**DATA LINES:**
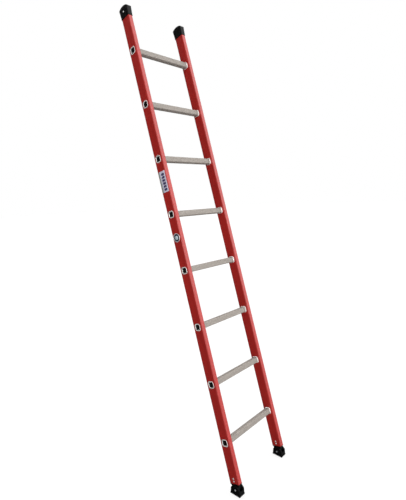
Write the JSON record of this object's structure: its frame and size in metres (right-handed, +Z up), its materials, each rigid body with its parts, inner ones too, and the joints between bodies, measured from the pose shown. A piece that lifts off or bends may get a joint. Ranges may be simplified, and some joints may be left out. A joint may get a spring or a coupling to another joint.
{
  "type": "leaning ladder",
  "caption": "Straight leaning ladder: red glass-fibre box stiles, swaged square aluminium rungs, black arched end caps and swivelling rubber-soled feet.",
  "frame": {"origin": "on the ground, under the middle of the leaning ladder's box", "axes": "+X along the rungs, +Y the way the ladder leans, +Z up from level ground"},
  "size_m": [0.4066, 0.6818, 2.3568],
  "materials": {
    "stile_grp": "pultruded glass-fibre reinforced plastic, satin red, faint fibres along its length",
    "rung_aluminium": "mill-finish extrusion, finely ribbed",
    "black_moulding": "injection-moulded, fine texture",
    "tread_rubber": "matt ribbed rubber",
    "fastener_steel": "bright zinc plate",
    "label_film": "printed adhesive film",
    "badge_metal": "bright domed disc with a dark ring"
  },
  "bodies": {
    "ladder": {"cap_rivet_left": "fastener_steel", "cap_rivet_right": "fastener_steel", "foot_insert_left": "black_moulding", "foot_insert_right": "black_moulding", "insert_rivet_left_inner_1": "fastener_steel", "insert_rivet_left_inner_2": "fastener_steel", "insert_rivet_left_outer_1": "fastener_steel", "insert_rivet_left_outer_2": "fastener_steel", "insert_rivet_right_inner_1": "fastener_steel", "insert_rivet_right_inner_2": "fastener_steel", "insert_rivet_right_outer_1": "fastener_steel", "insert_rivet_right_outer_2": "fastener_steel", "round_badge": "badge_metal", "rung_1": "rung_aluminium", "rung_2": "rung_aluminium", "rung_3": "rung_aluminium", "rung_4": "rung_aluminium", "rung_5": "rung_aluminium", "rung_6": "rung_aluminium", "rung_7": "rung_aluminium", "rung_8": "rung_aluminium", "side_label": "label_film", "stile_left": "stile_grp", "stile_right": "stile_grp", "top_cap_left": "black_moulding", "top_cap_right": "black_moulding"},
    "left_foot": {"foot_shoe_left": "black_moulding", "foot_tread_left": "tread_rubber", "pivot_bolt_left": "fastener_steel", "pivot_nut_left": "fastener_steel", "pivot_washer_left": "fastener_steel"},
    "right_foot": {"foot_shoe_right": "black_moulding", "foot_tread_right": "tread_rubber", "pivot_bolt_right": "fastener_steel", "pivot_nut_right": "fastener_steel", "pivot_washer_right": "fastener_steel"}
  },
  "joints": [
    {"name": "left_foot_swivel", "type": "hinge", "parent": "ladder", "child": "left_foot", "pos_m": [-0.1835, -0.31264, 0.024], "axis": [1, 0, 0], "range_deg": [-45, 15]},
    {"name": "right_foot_swivel", "type": "hinge", "parent": "ladder", "child": "right_foot", "pos_m": [0.1835, -0.31264, 0.024], "axis": [1, 0, 0], "range_deg": [-45, 15]}
  ]
}
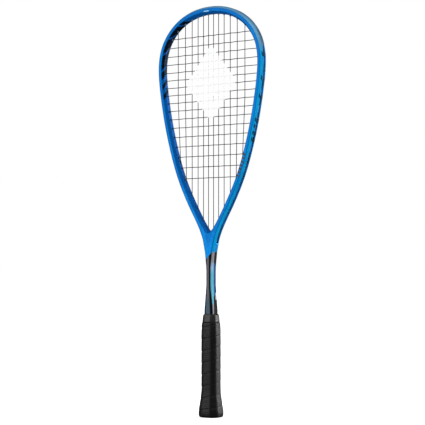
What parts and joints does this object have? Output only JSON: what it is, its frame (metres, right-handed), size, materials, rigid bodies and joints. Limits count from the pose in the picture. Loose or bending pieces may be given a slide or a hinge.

**PROBLEM STATEMENT:**
Every entry should be printed again exactly as it stands.

**FINISHED ANSWER:**
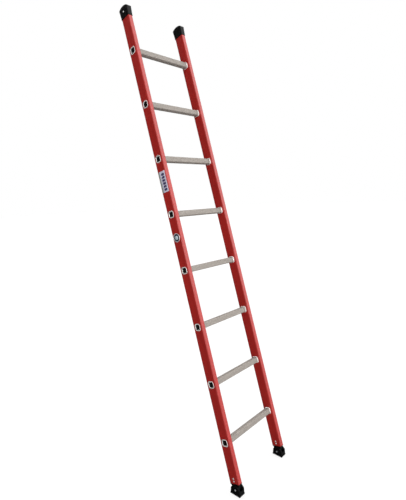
Write the JSON record of this object's structure: its frame and size in metres (right-handed, +Z up), its materials, each rigid body with its parts, inner ones too, and the joints between bodies, measured from the pose shown. A piece that lifts off or bends may get a joint. Ranges may be simplified, and some joints may be left out. A joint may get a spring or a coupling to another joint.
{
  "type": "leaning ladder",
  "caption": "Straight leaning ladder: red glass-fibre box stiles, swaged square aluminium rungs, black arched end caps and swivelling rubber-soled feet.",
  "frame": {"origin": "on the ground, under the middle of the leaning ladder's box", "axes": "+X along the rungs, +Y the way the ladder leans, +Z up from level ground"},
  "size_m": [0.4066, 0.6818, 2.3568],
  "materials": {
    "stile_grp": "pultruded glass-fibre reinforced plastic, satin red, faint fibres along its length",
    "rung_aluminium": "mill-finish extrusion, finely ribbed",
    "black_moulding": "injection-moulded, fine texture",
    "tread_rubber": "matt ribbed rubber",
    "fastener_steel": "bright zinc plate",
    "label_film": "printed adhesive film",
    "badge_metal": "bright domed disc with a dark ring"
  },
  "bodies": {
    "ladder": {"cap_rivet_left": "fastener_steel", "cap_rivet_right": "fastener_steel", "foot_insert_left": "black_moulding", "foot_insert_right": "black_moulding", "insert_rivet_left_inner_1": "fastener_steel", "insert_rivet_left_inner_2": "fastener_steel", "insert_rivet_left_outer_1": "fastener_steel", "insert_rivet_left_outer_2": "fastener_steel", "insert_rivet_right_inner_1": "fastener_steel", "insert_rivet_right_inner_2": "fastener_steel", "insert_rivet_right_outer_1": "fastener_steel", "insert_rivet_right_outer_2": "fastener_steel", "round_badge": "badge_metal", "rung_1": "rung_aluminium", "rung_2": "rung_aluminium", "rung_3": "rung_aluminium", "rung_4": "rung_aluminium", "rung_5": "rung_aluminium", "rung_6": "rung_aluminium", "rung_7": "rung_aluminium", "rung_8": "rung_aluminium", "side_label": "label_film", "stile_left": "stile_grp", "stile_right": "stile_grp", "top_cap_left": "black_moulding", "top_cap_right": "black_moulding"},
    "left_foot": {"foot_shoe_left": "black_moulding", "foot_tread_left": "tread_rubber", "pivot_bolt_left": "fastener_steel", "pivot_nut_left": "fastener_steel", "pivot_washer_left": "fastener_steel"},
    "right_foot": {"foot_shoe_right": "black_moulding", "foot_tread_right": "tread_rubber", "pivot_bolt_right": "fastener_steel", "pivot_nut_right": "fastener_steel", "pivot_washer_right": "fastener_steel"}
  },
  "joints": [
    {"name": "left_foot_swivel", "type": "hinge", "parent": "ladder", "child": "left_foot", "pos_m": [-0.1835, -0.31264, 0.024], "axis": [1, 0, 0], "range_deg": [-45, 15]},
    {"name": "right_foot_swivel", "type": "hinge", "parent": "ladder", "child": "right_foot", "pos_m": [0.1835, -0.31264, 0.024], "axis": [1, 0, 0], "range_deg": [-45, 15]}
  ]
}
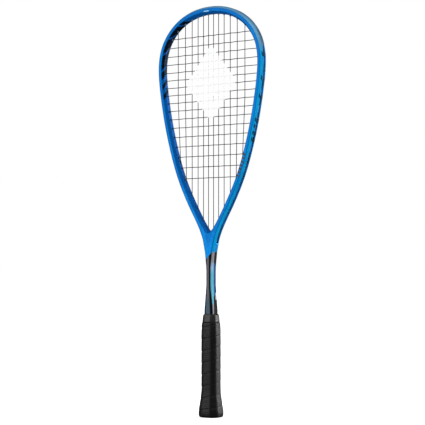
What parts and joints does this object have? Output only JSON: what it is, its frame (metres, right-handed), size, materials, rigid bodies and joints. Limits count from the pose in the picture. Loose or bending pieces may be given a slide or a hinge.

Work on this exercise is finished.